By Marcus Fernandez
Not long ago, photos of your car accident scene might have been unlikely unless someone with a camera happened to be on-site at the time of the crash. Smartphone cameras have made it possible for accident victims to take photos and videos that could be invaluable in proving a negligence claim against another party. Today, those photos along with statements you post on social media may become evidence the defense can use against you. Technology can play a central role in your personal injury case. That’s why it’s important to avoid using it in a way that hurts compensation claims.
Proving facts in a Florida personal injury case
The saying goes that there are two sides to every story. Nowhere is this more evident than in a motor vehicle collision, slip-and-fall accident, or other personal injuries. Attorneys for both parties, the injured plaintiff and the defendant accused of being at fault, rely on evidence to prove their case. It can convince a judge or a jury that their client’s version of the story is what actually occurred.
State law recognizes that gathering evidence is central in determining fact from fiction in civil lawsuits. Liberal discovery rules allow each party to discover and use evidence to prove their case. In today’s modern society, that includes evidence derived through technology.
The smartwatch you wear may play a key role in the success or failure of your personal injury lawsuit. Wearable devices, including smartwatches and fitness trackers, enable wearers to monitor and maintain a wealth of data about themselves, including:
- Physical location
- Heart rate
- Rate of respiration
- Speed of movement
Wearables have increased in popularity, with 56.7 million adults estimated to be using them. Their widespread use raises serious implications in personal injury cases. Data collected through these applications can be used in personal injury cases by both the injured party and defense. Instead of relying only on client testimony, lawyers may support their claim with data collected and stored from wearable devices.

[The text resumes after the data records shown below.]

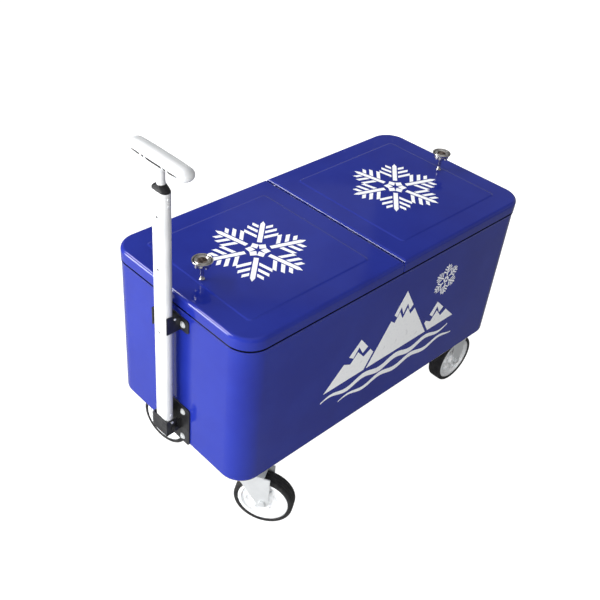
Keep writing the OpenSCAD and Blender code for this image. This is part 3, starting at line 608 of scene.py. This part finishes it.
def peak(apex_u, apex_v, left, right, base_v, cap_drop, teeth):
    """A mountain as two shapes: a snow cap with a zigzag hem, and the slope below it."""
    def flank(share, side):
        return (apex_u + (side - apex_u) * share, apex_v + (base_v - apex_v) * share)

    fall = cap_drop / (apex_v - base_v)
    l0, r0 = flank(fall, left), flank(fall, right)
    hem = []
    for k in range(1, 2 * teeth):
        share = k / (2 * teeth)
        u = l0[0] + (r0[0] - l0[0]) * share
        hem.append((u, l0[1] - 0.010 if k % 2 else l0[1] + 0.012))
    cap = [(apex_u, apex_v), l0, *hem, r0]
    gap = 0.012
    fall_low = (cap_drop + gap) / (apex_v - base_v)
    l1, r1 = flank(fall_low, left), flank(fall_low, right)
    slope = [l1, (left, base_v), (right, base_v), r1]
    slope += [(l1[0] + (r1[0] - l1[0]) * (1 - k / (2 * teeth)), v - gap)
              for k, (u, v) in enumerate(reversed(hem), 1)]
    return [cap, slope]


def wave(v, start, stop, crest, length, thick, steps=56):
    """A tapering wavy band from start to stop."""
    top, low = [], []
    for k in range(steps + 1):
        share = k / steps
        u = start + (stop - start) * share
        swing = v + crest * math.sin(2 * math.pi * (u - start) / length)
        half = thick / 2 * math.sin(math.pi * min(max(share, 0.02), 0.98)) ** 0.5
        top.append((u, swing + half))
        low.append((u, swing - half))
    return top + low[::-1]


def behind(shape, foot, apex, hand, gap=0.008):
    """The part of shape that stays clear, by a gap, of a flank that runs from foot to apex.

    hand is 1 if the shape lies on the +u side of the flank, -1 if on the other."""
    def clear(point):
        flank = foot[0] + (point[1] - foot[1]) * (apex[0] - foot[0]) / (apex[1] - foot[1])
        return hand * (point[0] - flank) - gap

    kept = []
    for start, end in zip(shape, shape[1:] + shape[:1]):
        before, after = clear(start), clear(end)
        if before >= 0:
            kept.append(start)
        if before * after < 0:
            share = before / (before - after)
            kept.append((start[0] + (end[0] - start[0]) * share, start[1] + (end[1] - start[1]) * share))
    return kept


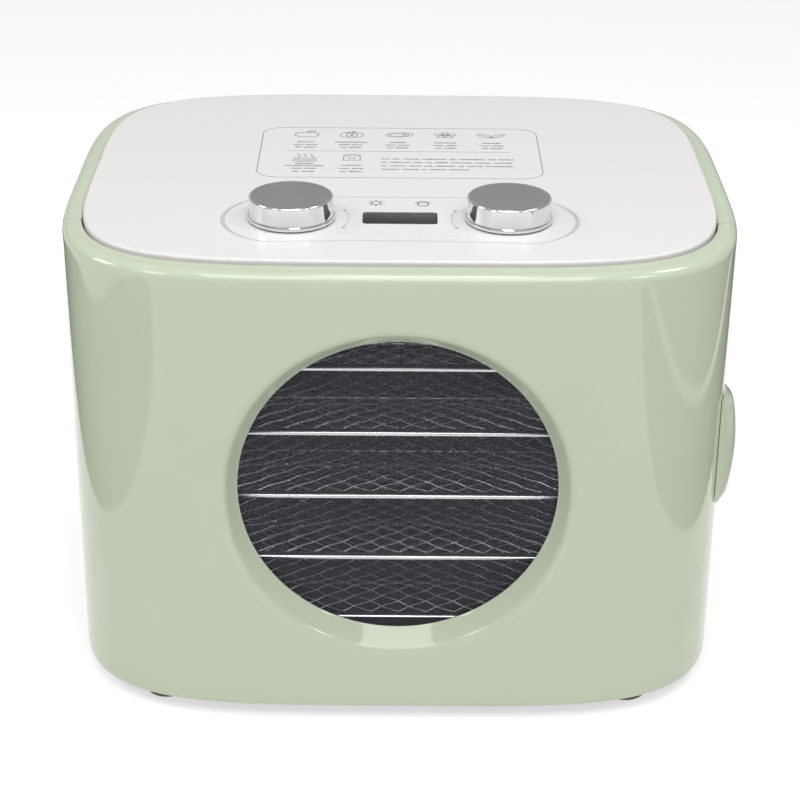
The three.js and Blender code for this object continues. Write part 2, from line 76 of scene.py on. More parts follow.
def make_camera():
    pitch, turn, roll = CAMERA_PITCH, CAMERA_TURN, CAMERA_ROLL
    level_right = Vector((math.cos(turn), -math.sin(turn), 0))
    level_ahead = Vector((math.sin(turn), math.cos(turn), 0))
    ahead = math.cos(pitch) * level_ahead - Vector((0, 0, math.sin(pitch)))
    level_up = level_right.cross(ahead)
    right = math.cos(roll) * level_right + math.sin(roll) * level_up
    up = math.cos(roll) * level_up - math.sin(roll) * level_right
    data = bpy.data.cameras.new("photo_camera")
    data.lens = CAMERA_LENS
    data.sensor_width = 36
    data.clip_start = 0.05
    data.clip_end = 30
    camera = bpy.data.objects.new("photo_camera", data)
    turned_axes = Matrix((right, up, -ahead)).transposed().to_4x4()
    camera.matrix_world = Matrix.Translation(CAMERA_TARGET - CAMERA_DISTANCE * ahead) @ turned_axes
    bpy.context.scene.collection.objects.link(camera)
    bpy.context.scene.camera = camera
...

Of course, data collected through a wearable may prove equally as helpful to the defense. For instance, an attorney may use data from a wearable to refute a claim that an injury has caused limited physical activity. For example, GPS-enabled wearables can show the speed at which a person moves. So a person claiming that they can no longer run like these used to could be undone by data showing them moving at a fast pace. Additionally, a corresponding increase in respiration and heart rate could further support the claim.
An explosion in smartphone ownership
Smartphone ownership has more than doubled in just eight years, according to a survey by Pew Research Center. The first survey conducted in 2011 showed that only 35% of Americans had upgraded from a cellphone to smartphone technology. A recent follow-up survey shows that 81% now have a smartphone.
Your smartphone can be an invaluable tool for collecting evidence when you suffer an injury because of someone’s negligence. The digital camera feature of your phone allows you to preserve the scene with photographs and videos. You no longer have to rely on your memory to recall vehicle positions at the car accident scene. You can also provide photographic evidence to illustrate what substance caused your slip and fall at the local supermarket.
Your phone’s GPS feature can also help support your claim. Your accident injury might make it difficult for you to recall the exact location where the incident occurred. The GPS feature on your phone pinpoints the precise location of the accident without requiring you to remember street names or intersecting roads. It can also show distances traveled and the route you took from your original destination. In doing so, GPS helps recreate the path to the location of the accident.
Texting is a problem in more ways than one
In Florida, texting while driving is a now primary offense. We still see, however, dangerous habits where smartphones divert driver attention from the road. When a negligent or distracted driver is believed to have caused the accident, smartphone data prove or refute the claim. Cellphone data can show whether a person was talking or texting on the device. Your attorney can request these records from the cellular service provider.
You should be cautious about the information you choose to text, as it could hurt your injury claim. The text messages you send to friends or family can be subject to a defense subpoena. A text about how the accident happened, or the extent of your injuries, that conflicts with other statements could become evidence for the defense.
What you post on social media may hurt you
The vast majority, 69%, of American adults post on Facebook. Instagram users account for 37% of adults with other social media platforms, such as LinkedIn, Twitter and WhatsApp holding smaller shares of the social-media pie.
The messages, photos and videos you share on social media may become evidence in a personal injury case. For example, it’s not uncommon for users to post pictures engaging in strenuous physical activities while on vacation. But, those photos could become evidence if the person posting them claimed disability or limited activities due to an accident. The same holds true about posts containing details of a crash or the progress of a person’s recovery from the injuries suffered in it.
Use technology with caution following an accident
There is no doubt that technology has changed the way we live and impacts our daily lives. But, it’s essential to understand that technology can become a detriment if you do not use it wisely and with discretion. If you have been in an accident, make sure to work with an experienced Tampa attorney who understands the intricacies of available evidence. Make sure to ask your lawyer about posting to social media, using wearables or your smartphone following an accident.